My belief is that we won't have (real) self-driving cars until long after we've automated lawyers -- legal work being a much more constrained, simpler problem without too much potential to kill people.




There are "self-driving-lawyers" for niches like this one:

https://www.forbes.com/sites/parmyolson/2016/06/28/this-teen...

I bet the bank is offloading to "the system" the niche find-and-seek jobs that interns did before.

Something like "find me all the contracts for mortgages in seattle between 1996 and 2004 on fixed rate loan and with guarantees in the same state, and delaware, and _____".

Then bundling all to a senior lawyer and then offloading to the CRM.
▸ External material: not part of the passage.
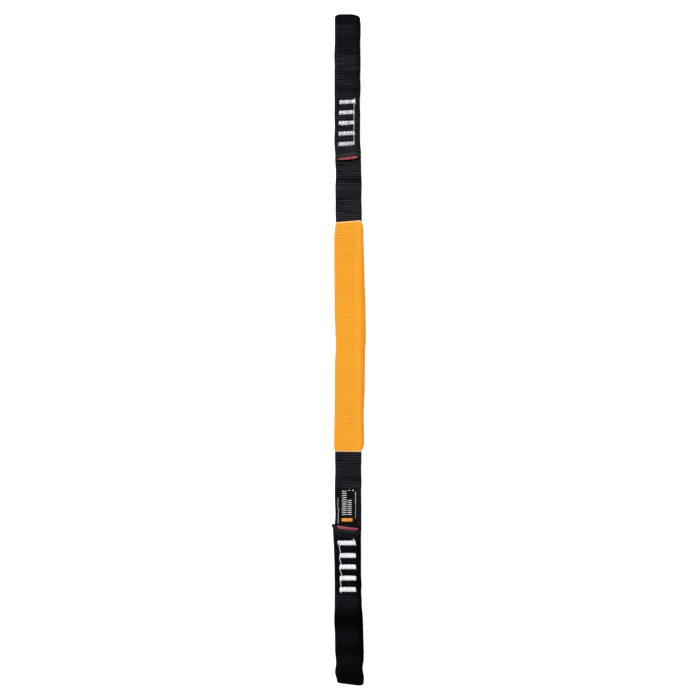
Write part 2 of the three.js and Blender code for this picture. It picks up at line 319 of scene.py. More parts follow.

Absolutely. If your job is data in -> data out, your job will be taken by a computer. Most of the work lawyers do is just this. Human lawyers will be relegated to client relations and high level strategy. Most documents will be first drafted by a computer, then edited by a human. So law firm partners will still have work, but the need for associates will dry up as computers take over


Definitely not for full automation. The question "do I have a case?" could involve basically anything, and sounds very AI-complete to me.

Of course, discovery and a lot of the repetitive work can be automated much more easily, but that's more like keeping the car in a highway lane, which we can already do for cars.


Attorney here. Frequently do case evaluations for my firm. I prototyped this last year. It was not as hard as you would think if you have some experience in the area of law.


Then why are there so many more drivers than lawyers?